Siemens RUGGEDCOM industrial communication devices vulnerable to remote attacks

All version of Siemens RUGGEDCOM ROX I VPN endpoints and firewall devices sport five vulnerabilities that can be exploited by attackers to perform actions with administrative privileges.

Siemens RUGGEDCOM

The announcement was made via advisories both by Siemens and the US ICS-CERT, and the discovery of four of the five vulnerabilities credited to security researcher Maxim Rupp, of German cybersecurity services firm Cure53.

RUGGEDCOM ROX-based devices are used to connect devices that operate in harsh environments such as electric utility substations and traffic control cabinets, and are deployed by organizations in the energy, healthcare, and transportation industries across the world.

The vulnerabilities

The vulnerabilities affect the devices’ web interface and integrated web server (both at port 10000/TCP), some are remotely exploitable, and they don’t require attackers to possess a high skill level.
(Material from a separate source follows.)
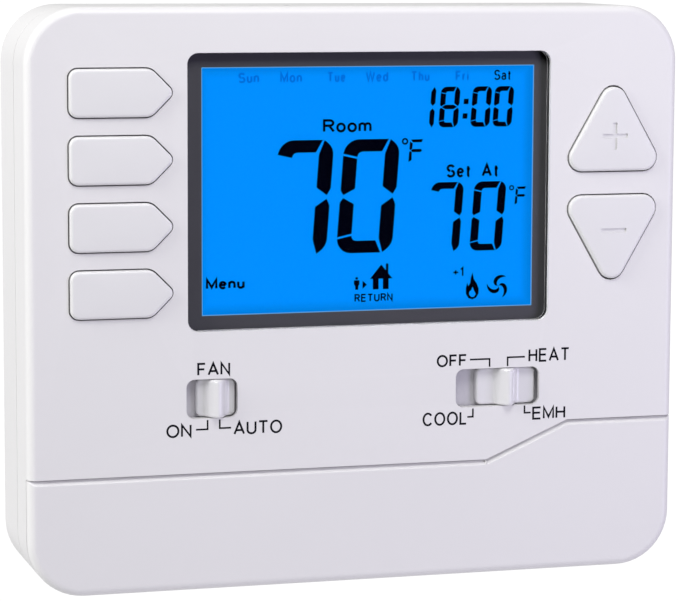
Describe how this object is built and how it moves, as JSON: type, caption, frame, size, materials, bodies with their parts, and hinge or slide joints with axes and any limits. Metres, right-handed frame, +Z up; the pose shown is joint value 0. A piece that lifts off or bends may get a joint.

By taking advantage of the flaws, attackers could access sensitive information, perform actions with the privileges of an authenticated user, change configuration settings, and perform Cross-Site Scripting (XSS) attacks.

Two of the vulnerabilities can be triggered by tricking users into clicking on a malicious link, although there are some other conditions that have to be met in order for the exploit to work, namely that a privileged session is open in the same browser.

A set of solutions for the issues

No patches for the issues have been offered, and there is no indication they will be.

Still, Siemens has offered a number of mitigations that should remove all risk, and they include:

  • Using a provided mitigation tool to disable the web interface and guest and operator accounts
  • Restricting access to the devices to trusted administrators only
  • Applying cell protection (as defined in Siemens’s operational guidelines for Industrial Security)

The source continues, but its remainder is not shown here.